Any conditions that are not reasonably discoverable prior to job start, which in any way interfere with the safe and satisfactory completion of this job will be corrected by an additional work order and at Owner’s expense. If hidden conditions are found, the work will stop; {CONTRACTOR} will prepare an additional work order along with the cost estimate for the repairs and present it to the Owner for signature and payment prior to resuming the contracted job.

It does protect the client to know exactly what that will cost them:

Owner understands and agrees to pay {CONTRACTOR} the cost of all labor at the rate of ${SPECIFY RATE PER HOUR}, all materials at {CONTRACTOR}’s rate plus {%}, and a pickup and delivery charge at the rate of ${SPECIFY AMOUNT} per man hour, per person, plus .53 cents a mile trip charge. Those amounts will be paid at the time of next progress payment or final payment, whichever comes first.

This wording is in our Fast Track Proposal Writer software program, which I highly recommend. You can read about it here.

But I want to address something else in the question, and that’s the phrase: Any unforeseen or additional work. Gang, surprises aren’t. Surprises happen because somebody didn’t do their job, and there’s no nice way to say it.

If you are finding “surprises” on your jobs, then whoever is doing the original takeoff/estimate needs to slow down and do a better job of reviewing what needs to be done and the conditions of the building. When you know that something is hidden, insist on a Demolition and Discovery agreement to allow you to do the tear out as needed to get a firm price quotation together for the customer and you get paid for the work and the estimate.  (I talk more about Demolition and Discovery agreements in this article.)

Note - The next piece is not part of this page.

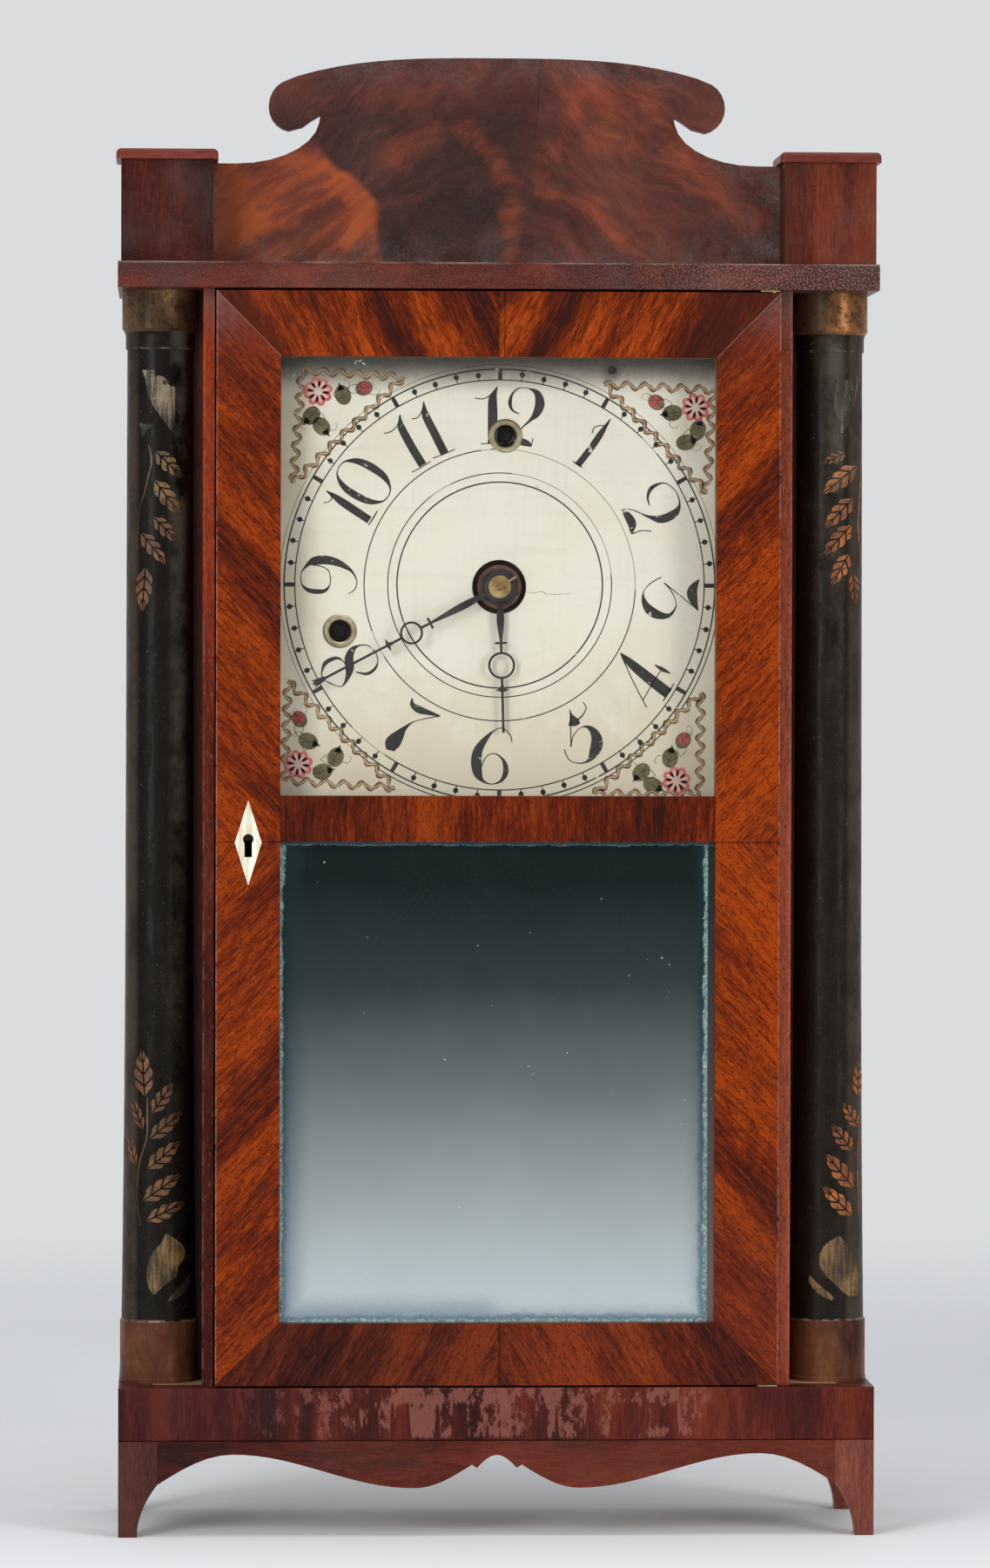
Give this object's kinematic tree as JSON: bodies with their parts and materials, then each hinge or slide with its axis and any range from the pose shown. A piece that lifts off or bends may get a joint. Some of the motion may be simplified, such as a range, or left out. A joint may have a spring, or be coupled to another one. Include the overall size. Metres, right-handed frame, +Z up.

Let me give a few examples of things that I’d like to call surprises on my jobs, but they weren’t.

A homeowner told me they’d just replaced the electrical panel. I took their word for it, but after the job started, the inspector informed us that the panel needed to be replaced. When I told the homeowner, their response was, ” Well, that’s your problem. I replaced the panel, I just forgot it was 10 years ago. You should have checked, you’re the professional.” They were right. It was my responsibility to check the panel. We paid for that electrical panel. All contracts after that included some variation of this language:

Change of the electrical service, (meter and base, or panel), or any other electrical equipment that is in violation of applicable electrical or building codes, is not included in this job unless stated otherwise in the specifications. In the event the electrical inspector requires any change in the existing electrical equipment to perform the electrical work as outlined in this contract, an additional work order will be written for that work.

Second example. We had to remove a concrete slab (patio deck) to build a room addition to a home in a neighborhood. The sub was using a saw to cut through the concrete when they cut a natural gas line. They smelled gas and shut off their equipment; the homeowner called the fire department. Fortunately, our superintendent had just arrived at the job and he turned the cutoff valve to “off” on the meter.

It could have been disastrous. And while I’d like to call a gas line buried in concrete a surprise, it wasn’t. I’d noticed the BBQ on the deck before. It was my responsibility to find out where the gas line was before we quoted the job. If I’d done my job properly, there wouldn’t have been any surprise.

Estimating is hard, tedious work. There is no such thing as a quick estimate. And after you’ve carefully built your estimate, it’s important to include language in your contracts that covers you for those surprises that can still happen.